The entry for a component would be the class of object or objects that could be used. For example, if the realm's database had `Oak Staff', `Rowan Staff', and `Yew Staff' as defined objects, each having `wizards' staffs' as one of its classes, you would enter `wizards' staffs' for the object class: mages would be able to use a staff of any of the types of wood for this spell. (In other situations, you might want very specific types of components, and would either specify multiple classes or more specific classes.)
==================================== >> How many instances of this component are required? >> [Enter a number, or .q to quit] ====================================
Normally, mages will only need one instance of a required component, but you are free to specify that more than one are required.
==================================== >> Component entered. Are any other components required? (y/n) ====================================
You may specify multiple components, in which case the mage must have the required number of each component specified.
==================================== >> Are any materials required to cast this spell? (y/n) >> What materials are required to cast the spell? >> [Enter *class* of material, .l to list classes, or .q to quit] >> How many instances of this material are required? >> [Enter a number, or .q to quit] >> Material entered. Are any other materials required? (y/n) ====================================
You may well wish to specify materials that are needed in order to cast spells, either instead of or in addition to components: materials are `one use'... that is, casting the spell uses up the material (the object is recycled). The `eye of newt' and `bat's wing' called for by the witches brew of nursury rhyme and folktales are classic examples of materials. Use materials as a way of ensuring play balance: that is, define spells in such a way that the cost or difficulty of obtaining materials for spells offsets their power.
==================================== >> What is the fatigue cost of casting this spell? >> [Enter cost, or .q to quit] ====================================The fatigue cost of a spell is perhaps the most important way of ensuring play balance on worlds with magic: without a significant fatigue cost, spells could be cast over and over, with little penalty. Even a spell with minor coded effects could be used repeatedly, with overly powerful results. Study the fatigue costs of spells included in asys-stdspells to get an idea of reasonable fatigue costs. With well balanced spells, mages will be able to cast two or three reasonably powerful spells, or one quite powerfull spell, at the beginning of combat, when they are fresh and rested, but will need to wait a significant number of turns before being able to cast additional spells with any reliability. Extremely powerful spells should have fatigue costs that require the mage to `buy up' Strength and Constitution, achieving a fatigue level of twenty two or greater, in order to be able to cast the spell at all (Strength and Constitution are not high priorities to mages other than their value for increasing fatigue, so twenty two or higher would qualify as a `high' fatigue level for a mage; for a fighter, it wouldn't be considered exceptional). When making these calculations, remember that mages can cast spells with a fatigue cost up to twice their rested fatigue level... They will only be prohibited from casting the spell if doing so would reduce their fatigue to their exhaustion level (zero minus their rested fatigue). So, in order to make a spell fatiguing enough to require a rested fatigue level twenty two or higher, its fatigue cost needs to be greater than fourty four.
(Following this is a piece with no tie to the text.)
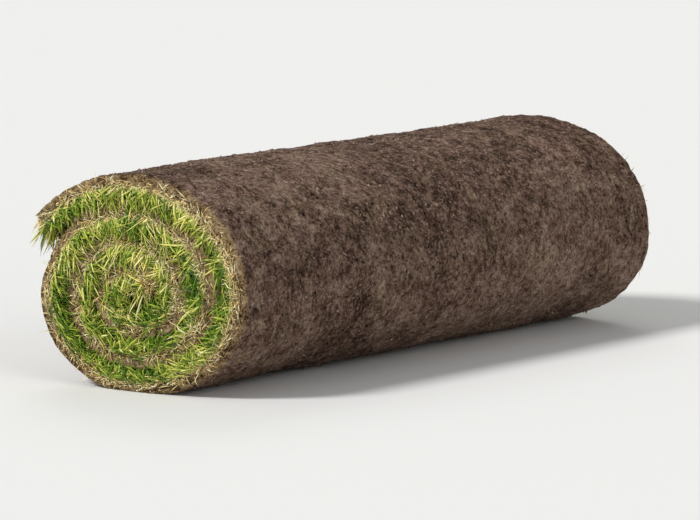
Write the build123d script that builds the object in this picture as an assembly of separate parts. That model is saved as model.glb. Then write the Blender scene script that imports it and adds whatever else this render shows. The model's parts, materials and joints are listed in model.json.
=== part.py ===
from build123d import *
import os
from math import cos, pi, radians, sin, sqrt

# A strip of turf rolled up with its grass inside, lying on its side. Lengths are in millimetres.
# X runs along the roll, Z is up, and the origin is below the middle of the roll, where it rests.
# Angles are seen from the -X end, counter-clockwise from the -Y side.

# The strip as it was cut
strip_width = 610.0
strip_length = 1220.0
mat_thickness = 12.0
grass_thickness = 12.5

# How it is wound
first_bend_radius = 11.0
eye_radius = 6.0
free_end_angle = 147.0
free_end_lift = 4.0
free_end_lift_angle = 60.0

# How it has settled under its own weight, from a round roll to an oval one with a flat underside
settled_drop = 16.0
underside_sag = 4.0

# How the laps show on the two ends
grass_recess = 8.0
rim_wear = 3.0
free_end_round = 4.0

points_per_lap = 24

# One lap is a layer of mat with the pressed grass that lies inside it.
lap_pitch = mat_thickness + grass_thickness
first_mat_radius = first_bend_radius + mat_thickness / 2
laps = (sqrt(first_mat_radius**2 + lap_pitch * strip_length / pi) - first_mat_radius) / lap_pitch

# The roll spreads as it sinks, so its section keeps its area.
mean_radius = first_bend_radius + lap_pitch * (laps - 0.5) + mat_thickness
squash = 1 - settled_drop / (2 * mean_radius)
spread = 1 / squash

near_end = -strip_width / 2
far_end = strip_width / 2


def free_end_rise(lap):
    """How far the mat stands off the lap below it, as it nears its free end."""
    lifted_laps = free_end_lift_angle / 360
    share = max(0.0, 1 - (laps - lap) / lifted_laps)
    return free_end_lift * share**2


def winding_radius(lap, height_in_lap):
    """The radius after so many laps, before the roll settles, at a height above the grass side."""
    return first_bend_radius + lap_pitch * lap + height_in_lap + free_end_rise(lap)


def winding_point(lap, height_in_lap):
    """The same place as a point, seen from the -X end with the eye's centre as zero."""
    angle = radians(free_end_angle) - 2 * pi * (laps - lap)
    radius = winding_radius(lap, height_in_lap)
    return (radius * cos(angle) * spread, radius * sin(angle) * squash)


def winding_curve(from_lap, to_lap, height_in_lap):
    """The spiral between two laps along one side of the mat."""
    count = max(2, round(points_per_lap * (to_lap - from_lap)))
    step = (to_lap - from_lap) / count
    points = [winding_point(from_lap + step * i, height_in_lap) for i in range(count + 1)]
    return Spline(*points)


def closed_face(edges):
    return make_face(Wire(edges))


def roll_outline(inset):
    """The soil side of the last lap, drawn in by an inset, and its free end with a worn corner."""
    height = mat_thickness - inset
    corner_laps = free_end_round / (2 * pi * winding_radius(laps, height))
    outside = winding_curve(laps - 1, laps - corner_laps, height)
    below_corner = winding_point(laps, height - free_end_round)
    worn_corner = TangentArc(outside @ 1, below_corner, tangent=outside % 1)
    free_end = Line(below_corner, outside @ 0)
    return closed_face([outside, worn_corner, free_end])


def grass_outline():
    """The grass between the laps, from the free end in to the eye."""
    under_mat = winding_curve(0, laps, 0)
    over_mat = winding_curve(0, laps - 1, mat_thickness)
    mouth = Line(under_mat @ 1, over_mat @ 1)
    inner_end = Line(over_mat @ 0, under_mat @ 0)
    return closed_face([under_mat, mouth, over_mat, inner_end])


def end_plane(x):
    """A plane across the roll with its own x towards -Y and its own y up, facing -X."""
    return Plane(origin=(x, 0, 0), x_dir=(0, -1, 0), z_dir=(-1, 0, 0))


def along_roll(faces, places):
    """A solid that runs straight from each section to the next, at these places along the roll."""
    sections = [end_plane(x) * face for face, x in zip(faces, places)]
    return loft(sections, ruled=True)


def wound_strip():
    """The rolled strip with its grass still flush, and both cut edges of the mat crumbled back."""
    full = roll_outline(0)
    worn = roll_outline(rim_wear)
    places = [near_end, near_end + rim_wear, far_end - rim_wear, far_end]
    return along_roll([worn, full, full, worn], places)


def settle(roll):
    """Presses the underside flat and sets the roll on the plane it rests on."""
    box = roll.bounding_box()
    floor = box.min.Z + underside_sag
    roll = split(roll, Plane.XY.offset(floor), keep=Keep.TOP)
    return Pos(0, -box.center().Y, -floor) * roll


def turf_roll():
    """The whole roll, with the grass set back in both ends and the eye open right through."""
    roll = wound_strip()
    grass = grass_outline()
    roll -= along_roll([grass, grass], [near_end, near_end + grass_recess])
    roll -= along_roll([grass, grass], [far_end - grass_recess, far_end])
    eye = Circle(eye_radius)
    roll -= along_roll([eye, eye], [near_end, far_end])
    return settle(roll)


os.makedirs("parts", exist_ok=True)
export_step(turf_roll(), "parts/turf_roll.step")
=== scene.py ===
import json
from math import cos, pi, radians, sin, sqrt

import bpy
import numpy as np
from mathutils import Matrix, Vector

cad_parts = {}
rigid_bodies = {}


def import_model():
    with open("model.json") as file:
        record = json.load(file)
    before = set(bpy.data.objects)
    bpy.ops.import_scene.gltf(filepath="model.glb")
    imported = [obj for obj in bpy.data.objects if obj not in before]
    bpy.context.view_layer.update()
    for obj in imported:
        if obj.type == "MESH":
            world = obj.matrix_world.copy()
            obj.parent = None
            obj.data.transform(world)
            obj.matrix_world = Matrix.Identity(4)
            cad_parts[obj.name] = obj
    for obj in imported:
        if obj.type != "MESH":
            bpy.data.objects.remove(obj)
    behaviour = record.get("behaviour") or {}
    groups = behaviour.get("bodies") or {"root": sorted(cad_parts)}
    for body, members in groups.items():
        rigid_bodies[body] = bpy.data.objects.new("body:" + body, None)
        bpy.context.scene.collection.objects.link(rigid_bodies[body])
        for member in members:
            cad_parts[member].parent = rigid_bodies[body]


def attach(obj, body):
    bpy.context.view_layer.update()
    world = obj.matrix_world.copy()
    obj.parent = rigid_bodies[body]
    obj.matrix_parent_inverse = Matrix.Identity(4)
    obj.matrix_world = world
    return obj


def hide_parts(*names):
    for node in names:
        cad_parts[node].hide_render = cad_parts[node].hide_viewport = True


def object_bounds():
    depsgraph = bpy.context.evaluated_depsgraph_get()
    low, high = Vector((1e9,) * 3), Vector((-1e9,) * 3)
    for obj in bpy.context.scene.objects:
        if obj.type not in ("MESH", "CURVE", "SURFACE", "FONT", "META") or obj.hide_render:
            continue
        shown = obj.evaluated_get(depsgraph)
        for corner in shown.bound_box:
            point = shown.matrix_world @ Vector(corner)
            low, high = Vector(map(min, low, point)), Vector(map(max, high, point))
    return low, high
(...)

==================================== >> Does the target of this spell get a roll to defend? (y/n) >> What is the category of the Ability the roll is based on? >> [Enter stat, skill, spell, psiab, or .q to quit] >> Which stat is the roll based on? >> [Enter STR, CON, DEX, INT, PRE, PHY, or CRA, or .q to quit] ====================================
Spells that target other players with harmful intent should definitely allow a defense roll. And even for positive or helpful spells, you may want to specify a `defense' roll... here, the roll would not be used to let the target `defend against' the positive, helpful effects of the spell, but would instead simulate the difficulty of improving or increasing something that is already good or high. For example, a spell which increased the target's Strength might have Strength as a defense, the idea being that it's easy to increase the Strength of someone who is weak (they have a low Strength, so the spell would often succeed), but difficult to increase Strength further when the target is already very strong (they have a high Strength, so the `defence' would succeed relatively often: it would be hard to increase this character's Strength further).
The defense against a spell should be based on the stat that is most closely related to the effect of the spell, or on a skill spefically intended to provide defense against magic. For example, you might want to define a `magical tactics' skill that can be used as a defense against offensive spells. When in doubt about the relevant stat or skill to use as a defense against spells, Presence makes a good default choice.
As with skills, spells with coded effects will require a program that handles the effects. See Programming Spells for more information. The one exception to this is `Summon <creature>' spells... You can define spells that summon creatures without additional coding by defining a creature and a Summon spell for that creature type. You can perform these two steps in either order.